Written exercise | Present the following data again exactly as it is shown.

Information provided |
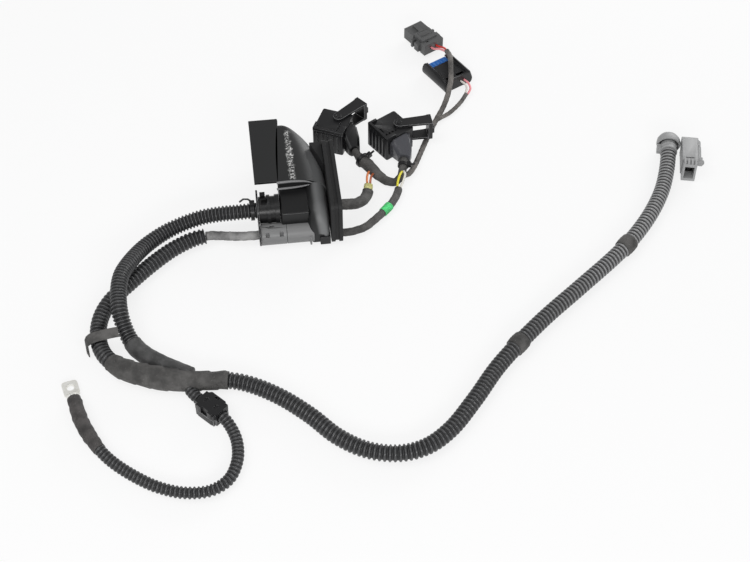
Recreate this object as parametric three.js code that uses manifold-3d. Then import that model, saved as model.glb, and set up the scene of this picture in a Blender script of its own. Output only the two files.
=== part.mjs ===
// A vehicle wiring harness lying on a flat surface: a bulkhead pass-through housing with
// corrugated conduits on one side and taped branches with connectors on the other.
// Millimetres, +Z up.  The origin is on the surface, under the middle of the housing.
// The housing's long side runs along Y and its bulkhead face looks towards +X.

import * as THREE from 'three';
import { mergeVertices } from 'three/addons/utils/BufferGeometryUtils.js';
import Module from 'manifold-3d';

const wasm = await Module();
wasm.setup();

// Driving dimensions
const CLEARANCE = 0.3;

const WIDE_CONDUIT_DIAMETER = 18.5;
const THIN_CONDUIT_DIAMETER = 13;
const ADAPTOR_CABLE_DIAMETER = 10.5;
const BRANCH_ONE_DIAMETER = 13;
const BRANCH_TWO_DIAMETER = 9.5;
const LINK_DIAMETER = 9.5;
const LINK_WIDE_DIAMETER = 15;
const TALL_BRANCH_DIAMETER = 6.8;
const SHORT_BRANCH_DIAMETER = 5.4;
const WIRE_DIAMETER = 2.8;

const HOUSING_HALF_WIDTH = 47.5;
const HOUSING_HALF_LENGTH = 82;
const SEAL_THICKNESS = 13;
const SEAL_HEIGHT = 62;
const SEAL_FAR_END = 33;
const SEAL_CORNER_RADIUS = 9;
const SEAL_GROOVE_WIDTH = 4.5;
const SEAL_GROOVE_DEPTH = 1.6;

const HOOD_ROOF = 52;
const HOOD_FLOOR = 4;
const HOOD_LEFT = -21;
const HOOD_NEAR = -20;
const HOOD_FAR = 76;
const HOOD_WALL = 2.5;
const HOOD_SHOULDER = 0.6;
const HOOD_LIP = 1.6;
const HOOD_LIP_WIDTH = 4;
const TAB_THICKNESS = 3;
const SOCKET_TOP = 42;
const SOCKET_NEAR = -68;
const DUCT_HALF_WIDTH = 12.5;
const DUCT_TOP = 46;
const DUCT_NEAR = -79;
const LUG_NEAR = 6;
const LUG_TOP = 55;
const LUG_WIDTH = 12.7;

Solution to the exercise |
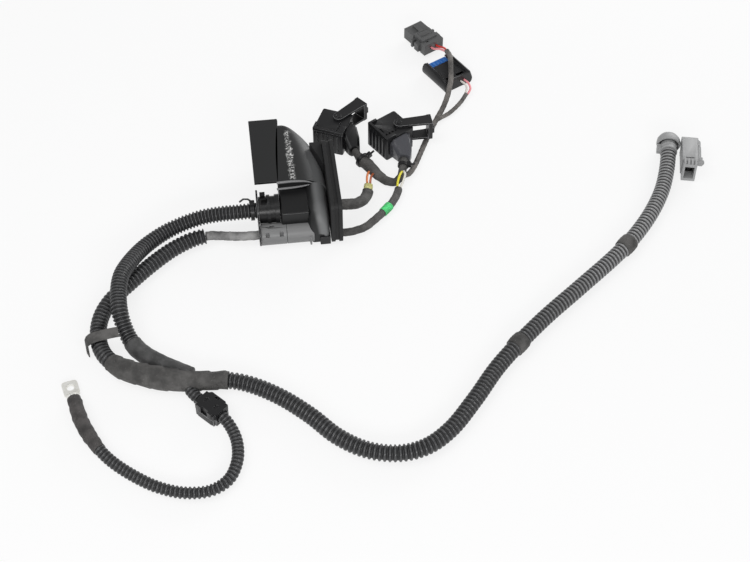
Recreate this object as parametric three.js code that uses manifold-3d. Then import that model, saved as model.glb, and set up the scene of this picture in a Blender script of its own. Output only the two files.
=== part.mjs ===
// A vehicle wiring harness lying on a flat surface: a bulkhead pass-through housing with
// corrugated conduits on one side and taped branches with connectors on the other.
// Millimetres, +Z up.  The origin is on the surface, under the middle of the housing.
// The housing's long side runs along Y and its bulkhead face looks towards +X.

import * as THREE from 'three';
import { mergeVertices } from 'three/addons/utils/BufferGeometryUtils.js';
import Module from 'manifold-3d';

const wasm = await Module();
wasm.setup();

// Driving dimensions
const CLEARANCE = 0.3;

const WIDE_CONDUIT_DIAMETER = 18.5;
const THIN_CONDUIT_DIAMETER = 13;
const ADAPTOR_CABLE_DIAMETER = 10.5;
const BRANCH_ONE_DIAMETER = 13;
const BRANCH_TWO_DIAMETER = 9.5;
const LINK_DIAMETER = 9.5;
const LINK_WIDE_DIAMETER = 15;
const TALL_BRANCH_DIAMETER = 6.8;
const SHORT_BRANCH_DIAMETER = 5.4;
const WIRE_DIAMETER = 2.8;

const HOUSING_HALF_WIDTH = 47.5;
const HOUSING_HALF_LENGTH = 82;
const SEAL_THICKNESS = 13;
const SEAL_HEIGHT = 62;
const SEAL_FAR_END = 33;
const SEAL_CORNER_RADIUS = 9;
const SEAL_GROOVE_WIDTH = 4.5;
const SEAL_GROOVE_DEPTH = 1.6;

const HOOD_ROOF = 52;
const HOOD_FLOOR = 4;
const HOOD_LEFT = -21;
const HOOD_NEAR = -20;
const HOOD_FAR = 76;
const HOOD_WALL = 2.5;
const HOOD_SHOULDER = 0.6;
const HOOD_LIP = 1.6;
const HOOD_LIP_WIDTH = 4;
const TAB_THICKNESS = 3;
const SOCKET_TOP = 42;
const SOCKET_NEAR = -68;
const DUCT_HALF_WIDTH = 12.5;
const DUCT_TOP = 46;
const DUCT_NEAR = -79;
const LUG_NEAR = 6;
const LUG_TOP = 55;
const LUG_WIDTH = 12.7;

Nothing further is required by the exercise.